Start of INFORMATION SHOWN

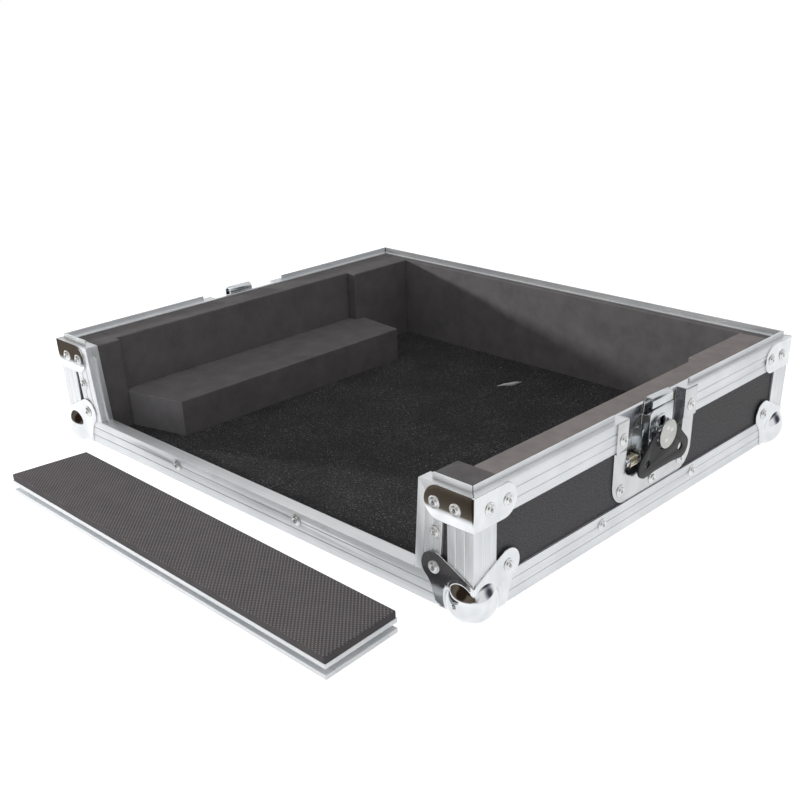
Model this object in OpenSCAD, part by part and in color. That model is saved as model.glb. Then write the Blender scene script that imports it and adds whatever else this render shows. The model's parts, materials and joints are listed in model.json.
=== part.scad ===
// Flight case tray for a mixer or controller, shown with its lid off and its
// tapered front panel lifted out and lying on the floor before it.
// Tray coordinates: x runs right along the front, y runs back from the front
// face, z runs up from the underside of the bottom rails.

/* [Tray] */
// Outside width of the tray
case_w = 544; // [460:1:700]
// Outside depth of the tray
case_d = 457; // [400:1:560]
// Height of the rim ledge above the underside
case_h = 100; // [94:1:130]
// Thickness of the laminated wall boards
board_t = 9; // [9:0.5:12]
// Thickness of the floor board
floor_t = 7; // [6:0.5:10]
// Thickness of the carpet
carpet_t = 1.4; // [1:0.2:4]

/* [Extrusions] */
// Metal thickness of the rails and angles
ext_t = 1.9; // [1.5:0.1:2]
// Width of the outer leg of rails and angles
rail_w = 25; // [22:0.5:27]
// Depth of the rim ledge outside the tongue
ledge_d = 5.2; // [4.5:0.1:5.5]
// Thickness of the rim tongue
tongue_t = 1.8; // [1.4:0.1:2]
// Height of the rim tongue above the ledge
tongue_h = 4.6; // [3.5:0.1:4.8]
// Length of the inner leg that grips the board
inner_leg = 12; // [8:0.5:16]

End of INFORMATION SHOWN

• [GOAL OF THE EXERCISE] Which lines include the word "that"? Copy every one of them.

• [ANSWER BELOW]
Model this object in OpenSCAD, part by part and in color. That model is saved as model.glb. Then write the Blender scene script that imports it and adds whatever else this render shows. The model's parts, materials and joints are listed in model.json.
// Length of the inner leg that grips the board